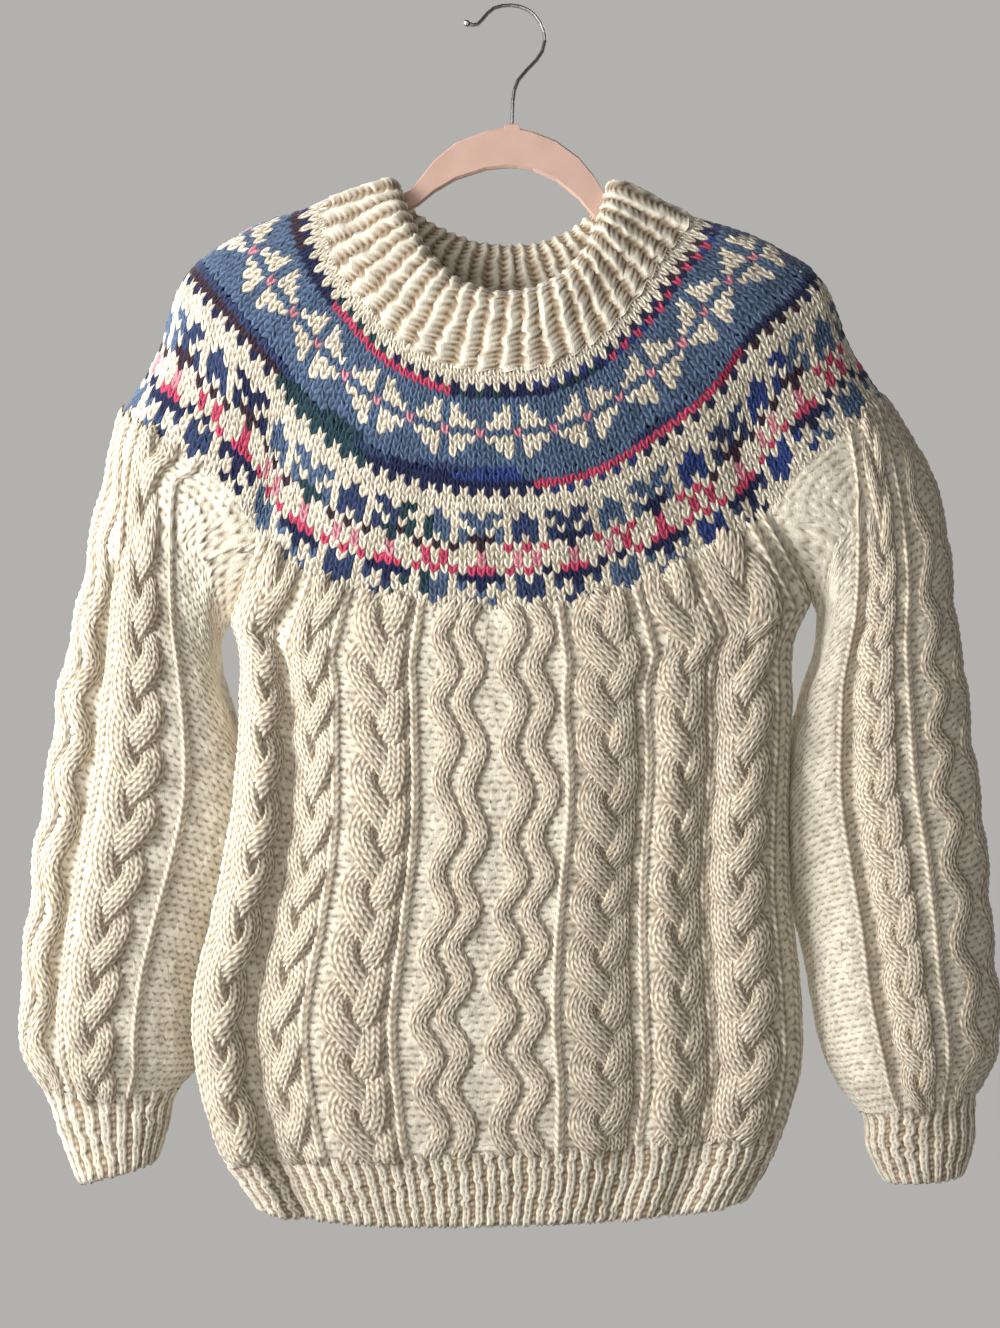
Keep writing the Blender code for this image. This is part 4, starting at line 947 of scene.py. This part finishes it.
def ribbons(fabric, ground, x, y, columns, width, lift, dome, edge, deep):
    """Knitted strands on a ground: centre lines x, y in mm, one row of them a strand.

    A strand has `columns` of stitches over `width`, stands `lift` above the ground along
    its middle and `dome` of that less at its edges, which sink `edge` into the ground. Past
    the ends of the ground it dives, to `deep` under it at most.
    """
    past = np.maximum(np.maximum(-y, y - ground.high), 0.0)
    lift = np.maximum(lift - past * DIVE, -deep)
    lines = len(STRAND[0])
    rows = (x.shape[-1] - 1) // lines
    across, up, high = spread(STRAND, columns, rows, False)
    share = across / columns
    dx, dy = np.gradient(x, axis=-1), np.gradient(y, axis=-1)
    size = np.hypot(dx, dy)
    dx, dy = (dx / size)[..., None], (dy / size)[..., None]
    offset = (share - 0.5) * width
    step = size[..., None] * (up * lines - np.arange(len(up))[:, None])
    px = x[..., None] + dy * offset + dx * step
    py = y[..., None] - dx * offset + dy * step
    points, normals = ground.at(px / ground.wide, py / ground.high)
    bow = 1.0 - np.abs(2.0 * share - 1.0) ** STRAND_BOW
    out = lift[..., None] * (1.0 - dome + dome * bow) + high * STRAND_RELIEF
    rim = np.abs(share - 0.5) > RIM
    out = np.where(rim, np.minimum(out, 0.0) - edge, out)
    points = points + normals * out[..., None]
    # Painted shade: a strand's rims are darkest and its flanks darker than its middle
    shade = np.where(rim, 0.0, high * (STRAND_GLOOM + (1.0 - STRAND_GLOOM) * bow))
    fabric.add(points, shade, False, STRAND, rows, columns)


def straight(fabric, ground, centre, columns, width, lift, swing=0.0):
    """A rib or a wavy rib that runs from the bottom of a piece to its top."""
    y = strand_points(ground, 1)
    drift = WAVE_DRIFT * np.sin(y / WAVE_DRIFT_OVER + centre)
    x = centre + swing * np.sin(2.0 * np.pi * y / WAVE_PERIOD + drift) + drift
    ribbons(fabric, ground, x, y, columns, width, lift, STRAIGHT_DOME, STRAIGHT_TUCK,
            STRAIGHT_DEEP)


def plait(fabric, ground, centre, size, skew, phase):
    """A cable of three strands, each over the others while it climbs outwards."""
    width = STRAND_SHARE * size
    swing = (size - STRAND_EDGE * width) / 2.0
    y = strand_points(ground, 3, PLAIT_LONGER)
    stray = fabric.chance.uniform(-1.0, 1.0, 3)[:, None] * PLAIT_STRAY
    slow = PLAIT_STRAY * np.sin(y / PLAIT_STRAY_OVER + centre)
    turn = 2.0 * np.pi * (y / (3.0 * CABLE_PITCH) + phase + np.arange(3)[:, None] / 3.0)
    turn = turn + stray + slow
    x = centre + swing * (np.sin(turn) + skew * (np.cos(2.0 * turn) + 1.0))
    lift = CABLE_RISE * (PLAIT_MIDDLE + (1.0 - PLAIT_MIDDLE) * np.sin(2.0 * turn))
    columns = int(round(width / STRAND_COLUMN))
    ribbons(fabric, ground, x, y, columns, width, lift, CABLE_DOME, CABLE_TUCK, CABLE_TUCK)


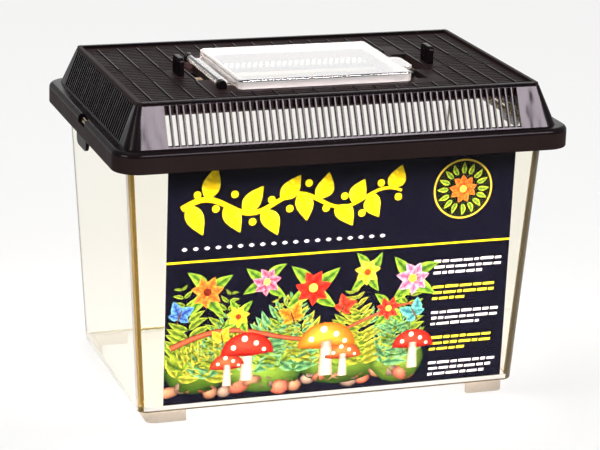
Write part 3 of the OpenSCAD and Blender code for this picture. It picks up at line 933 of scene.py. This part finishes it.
        for x, y, size, angle, dark, light in (
                (-82, 46, 9, 70, "#1c2f7a", "#6fb4f0"), (-24, 41, 9, 110, "#b04a0a", "#ffb03a"),
                (2, 44, 8, 60, "#8a1410", "#ff5a3a"), (40, 38, 9, 120, "#1c5a6a", "#7fe0d0"),
                (-60, 33, 7, 100, "#b8860a", "#ffe04a")):
            self.butterfly(x, y, size, angle, dark, light, 5)
        branch = [(-86 + 5.2 * k, 30 + 5.5 * math.sin(k * 0.33) + 0.35 * k) for k in range(25)]
        self.ribbon(branch, [3.4 - 2.2 * k / 24 for k in range(25)], "#4a1d10", "#b5583a", 3)

        # blocks of bars
        for k in range(5):
            self.bars(49, h - 62 - 13.6 * k, 36 - 3 * (k % 2), 3, "#f2f2f2" if k % 2 == 0 else "#e8dc3a", 1)

    def to_piece(self, name, place):
        """An object from all shapes, clipped to the card, each layer a little nearer to the pane."""
        bm = bmesh.new()
        layer = bm.loops.layers.float_color.new("ink")
        half, top = self.width / 2 - 0.05, self.height - 0.05
        for points, inks, level in self.shapes:
            depth = INK_DEPTH - INK_STEP * level
            clipped = [(min(max(u, -half), half), min(max(v, 0.1), top)) for u, v in points]
            face = bm.faces.new([bm.verts.new(place(u, v, depth)) for u, v in clipped])
            for loop, ink in zip(face.loops, inks):
                loop[layer] = ink
            face.normal_update()
            if face.normal.y > 0:
                face.normal_flip()
        flat = [f for f in bm.faces if f.calc_area() < 1e-4]
        bmesh.ops.delete(bm, geom=flat, context="FACES")
        bmesh.ops.scale(bm, verts=bm.verts, vec=(MM, MM, MM))
        return in_scene(name, bm)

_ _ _

• _THE PROBLEM_
Print out the whole listing exactly as it appears.

• _RESULT OF THIS EXERCISE_
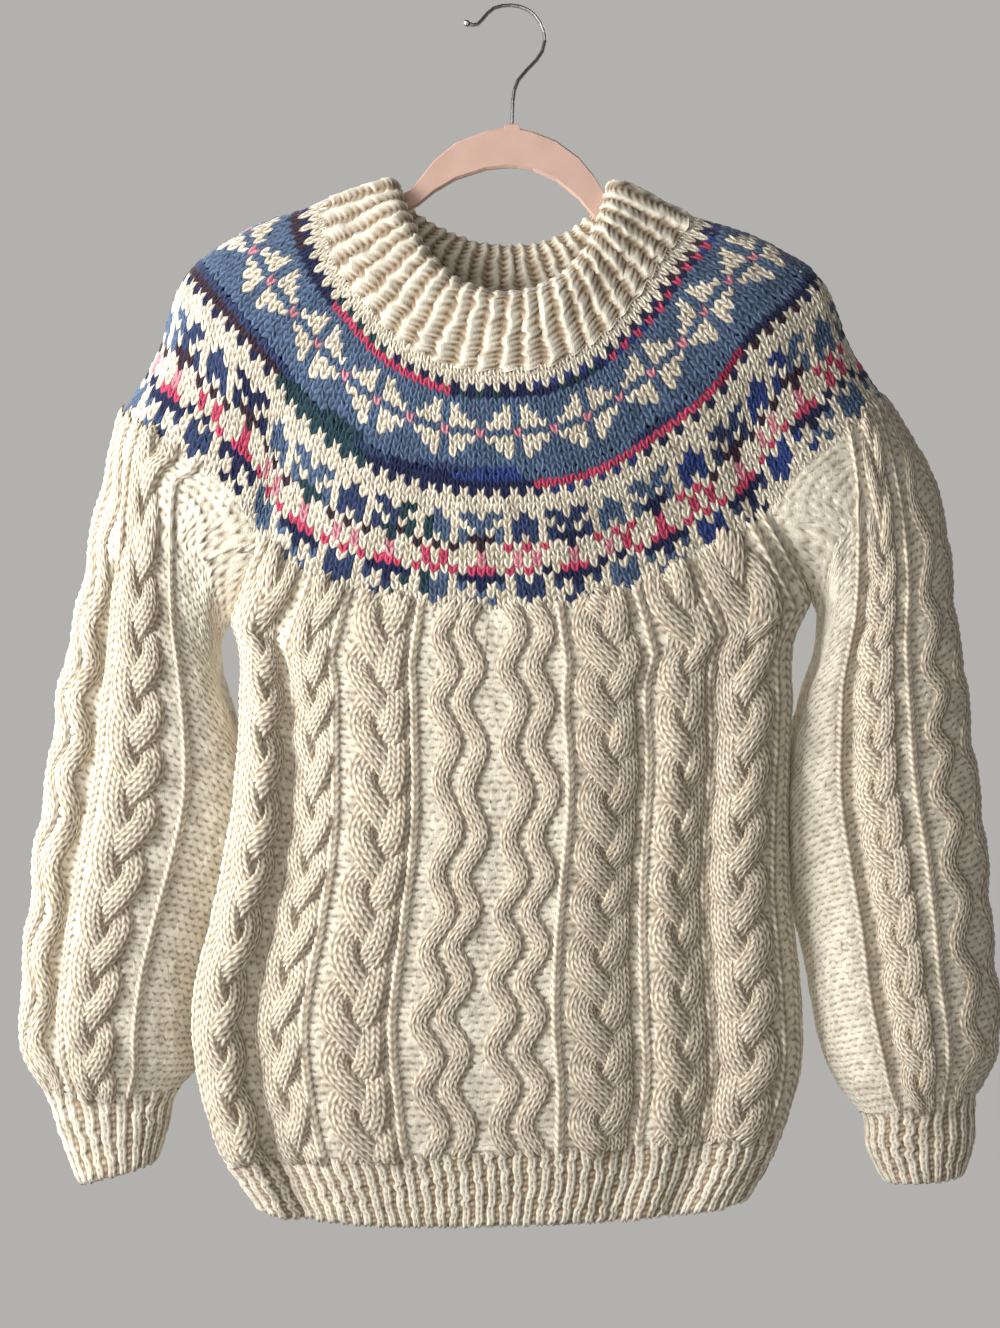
Keep writing the Blender code for this image. This is part 4, starting at line 947 of scene.py. This part finishes it.
def ribbons(fabric, ground, x, y, columns, width, lift, dome, edge, deep):
    """Knitted strands on a ground: centre lines x, y in mm, one row of them a strand.

    A strand has `columns` of stitches over `width`, stands `lift` above the ground along
    its middle and `dome` of that less at its edges, which sink `edge` into the ground. Past
    the ends of the ground it dives, to `deep` under it at most.
    """
    past = np.maximum(np.maximum(-y, y - ground.high), 0.0)
    lift = np.maximum(lift - past * DIVE, -deep)
    lines = len(STRAND[0])
    rows = (x.shape[-1] - 1) // lines
    across, up, high = spread(STRAND, columns, rows, False)
    share = across / columns
    dx, dy = np.gradient(x, axis=-1), np.gradient(y, axis=-1)
    size = np.hypot(dx, dy)
    dx, dy = (dx / size)[..., None], (dy / size)[..., None]
    offset = (share - 0.5) * width
    step = size[..., None] * (up * lines - np.arange(len(up))[:, None])
    px = x[..., None] + dy * offset + dx * step
    py = y[..., None] - dx * offset + dy * step
    points, normals = ground.at(px / ground.wide, py / ground.high)
    bow = 1.0 - np.abs(2.0 * share - 1.0) ** STRAND_BOW
    out = lift[..., None] * (1.0 - dome + dome * bow) + high * STRAND_RELIEF
    rim = np.abs(share - 0.5) > RIM
    out = np.where(rim, np.minimum(out, 0.0) - edge, out)
    points = points + normals * out[..., None]
    # Painted shade: a strand's rims are darkest and its flanks darker than its middle
    shade = np.where(rim, 0.0, high * (STRAND_GLOOM + (1.0 - STRAND_GLOOM) * bow))
    fabric.add(points, shade, False, STRAND, rows, columns)


def straight(fabric, ground, centre, columns, width, lift, swing=0.0):
    """A rib or a wavy rib that runs from the bottom of a piece to its top."""
    y = strand_points(ground, 1)
    drift = WAVE_DRIFT * np.sin(y / WAVE_DRIFT_OVER + centre)
    x = centre + swing * np.sin(2.0 * np.pi * y / WAVE_PERIOD + drift) + drift
    ribbons(fabric, ground, x, y, columns, width, lift, STRAIGHT_DOME, STRAIGHT_TUCK,
            STRAIGHT_DEEP)


def plait(fabric, ground, centre, size, skew, phase):
    """A cable of three strands, each over the others while it climbs outwards."""
    width = STRAND_SHARE * size
    swing = (size - STRAND_EDGE * width) / 2.0
    y = strand_points(ground, 3, PLAIT_LONGER)
    stray = fabric.chance.uniform(-1.0, 1.0, 3)[:, None] * PLAIT_STRAY
    slow = PLAIT_STRAY * np.sin(y / PLAIT_STRAY_OVER + centre)
    turn = 2.0 * np.pi * (y / (3.0 * CABLE_PITCH) + phase + np.arange(3)[:, None] / 3.0)
    turn = turn + stray + slow
    x = centre + swing * (np.sin(turn) + skew * (np.cos(2.0 * turn) + 1.0))
    lift = CABLE_RISE * (PLAIT_MIDDLE + (1.0 - PLAIT_MIDDLE) * np.sin(2.0 * turn))
    columns = int(round(width / STRAND_COLUMN))
    ribbons(fabric, ground, x, y, columns, width, lift, CABLE_DOME, CABLE_TUCK, CABLE_TUCK)


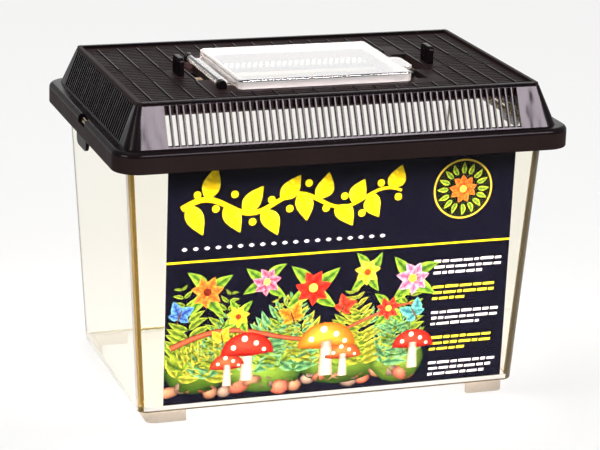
Write part 3 of the OpenSCAD and Blender code for this picture. It picks up at line 933 of scene.py. This part finishes it.
        for x, y, size, angle, dark, light in (
                (-82, 46, 9, 70, "#1c2f7a", "#6fb4f0"), (-24, 41, 9, 110, "#b04a0a", "#ffb03a"),
                (2, 44, 8, 60, "#8a1410", "#ff5a3a"), (40, 38, 9, 120, "#1c5a6a", "#7fe0d0"),
                (-60, 33, 7, 100, "#b8860a", "#ffe04a")):
            self.butterfly(x, y, size, angle, dark, light, 5)
        branch = [(-86 + 5.2 * k, 30 + 5.5 * math.sin(k * 0.33) + 0.35 * k) for k in range(25)]
        self.ribbon(branch, [3.4 - 2.2 * k / 24 for k in range(25)], "#4a1d10", "#b5583a", 3)

        # blocks of bars
        for k in range(5):
            self.bars(49, h - 62 - 13.6 * k, 36 - 3 * (k % 2), 3, "#f2f2f2" if k % 2 == 0 else "#e8dc3a", 1)

    def to_piece(self, name, place):
        """An object from all shapes, clipped to the card, each layer a little nearer to the pane."""
        bm = bmesh.new()
        layer = bm.loops.layers.float_color.new("ink")
        half, top = self.width / 2 - 0.05, self.height - 0.05
        for points, inks, level in self.shapes:
            depth = INK_DEPTH - INK_STEP * level
            clipped = [(min(max(u, -half), half), min(max(v, 0.1), top)) for u, v in points]
            face = bm.faces.new([bm.verts.new(place(u, v, depth)) for u, v in clipped])
            for loop, ink in zip(face.loops, inks):
                loop[layer] = ink
            face.normal_update()
            if face.normal.y > 0:
                face.normal_flip()
        flat = [f for f in bm.faces if f.calc_area() < 1e-4]
        bmesh.ops.delete(bm, geom=flat, context="FACES")
        bmesh.ops.scale(bm, verts=bm.verts, vec=(MM, MM, MM))
        return in_scene(name, bm)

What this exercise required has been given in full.